The Gloucestershire Warwickshire Railway was a bit of fun and the drive across rather lovely as we descended a small escarpment through what looked like a rainforest of deciduous trees with fresh new spring leaves. We took the 10.00am steam train out of Toddington and beat the crowds then did it all again after lunch on a railcar set. By the time we returned for the second time it was 3.00pm and we were well and truly done!

I didn't spot a single Asperger's amongst the volunteer staff which is unusual and completely rules them out as actual card-carrying gunzels but a number of the other passengers were high on the scale and truly classic examples. The hats, badges and telephoto lenses give them away every time as does the unkempt look and just occasionally the smell.

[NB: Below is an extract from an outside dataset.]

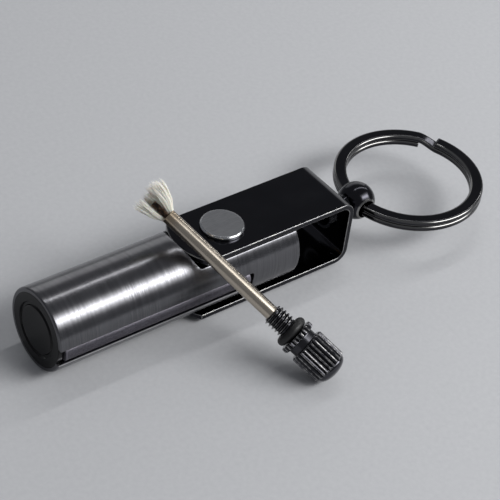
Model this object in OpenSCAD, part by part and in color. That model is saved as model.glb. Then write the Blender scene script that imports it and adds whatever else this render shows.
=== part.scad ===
// Key-ring flint lighter: a round fuel body with a striking rod along its side, a swinging strap
// with a ball swivel and a split ring, and a wick match that screws into the end of the body.
// Millimetres. +X runs along the body towards the ring, and +Z is up. The origin is on the strap's
// pivot axis, at the surface the lighter lies on.

/* [Body] */
// Diameter of the round body
body_d = 15; // [14.8:0.1:15.6]
// Length of the body
body_l = 50; // [46:1:60]
// Distance from the mouth of the body back to the strap's pivot
pivot_back = 12.5; // [12:0.25:13]
// Thickness left between the two milled flats
flats_t = 9.8; // [9.4:0.1:10]
// Radius of the curved shoulder that ends each flat, about the pivot
shoulder_r = 10.1; // [10:0.1:10.6]
// Diameter of the fuel bore
bore_d = 6.4; // [6:0.1:6.6]

/* [Flint] */
// Diameter of the ferrocerium rod
flint_d = 3.3; // [3:0.1:3.8]
// Length of the ferrocerium rod
flint_l = 38.2; // [34:0.1:38.5]
// Angle of the rod below the level of the body's axis
flint_drop = 7; // [4:1:14]

/* [Strap and pivots] */
// Width of the strap
strap_w = 12.6; // [11:0.1:13]
// Thickness of the strap's sheet
strap_t = 1; // [0.8:0.1:1]
// Distance from the pivot to the outer face of the strap's end wall
strap_reach = 25; // [24.6:0.1:27]
// Outside radius of the strap's two bends
bend_r = 2.6; // [2:0.1:3.2]
// Thickness of the washer between the body and each leg
washer_t = 0.75; // [0.7:0.05:0.8]
// Diameter of the rivet heads
rivet_d = 7.9; // [7:0.1:8.4]

/* [Swivel and ring] */
// Diameter of the swivel ball
ball_d = 7; // [6.8:0.1:7.6]
// Distance from the strap's end wall to the middle of the ball
ball_reach = 6.4; // [5.8:0.1:7]
// Outside diameter of the split ring
ring_d = 28; // [26:0.5:32]
// Width of the split ring's band
ring_w = 2.4; // [2:0.1:2.4]
// Height of the split ring's two coils together
ring_h = 2.3; // [1.8:0.1:2.3]

/* [Match] */
// Outside diameter of the match's stem tube
stem_d = 2.6; // [2.4:0.1:2.8]
// Length of the bare stem tube
stem_l = 24; // [20:0.5:25]
// Outside diameter of the match's thread
thread_d = 4; // [3.8:0.1:4.2]
// Pitch of the match's thread
thread_pitch = 0.7; // [0.5:0.1:0.8]
// Diameter of the knurled cap
cap_d = 6.7; // [6.2:0.1:7]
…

And speaking of people with obsessive interests, if rain prevents you from driving from one scenic Cotswolds village to another then Snowshill Manor, former home to a somewhat odd chap by the name of Charles Wade, is a slightly disturbing place to spend some time. Wade collected scads and scads of shit from everywhere but mainly Asia and also liked to play dress-ups. I'm sure he's been the subject of many a psychological dissertation. There is so much crap in his dingy, rambling old house that Wade took to living in a nearby shed and I would have as well.

Five minutes in that nightmare of clutter was enough. I fled to the garden where I wandered wet but happy and chatted with dozens of white pigeons who, unlike me, were all intent on staying dry. I played quite happily in some puddles which seemed perfectly reasonable given that I was wearing shorts and thongs. There is little doubt that there have been far madder people in that house than me.

Yes thongs. After 22 airborne hours my feet have to puffed up to the point where I resemble a very tall hobbit. Some people stare, a few are brave enough to pass comment and I've even heard several whisper "He must be from New Zealand!"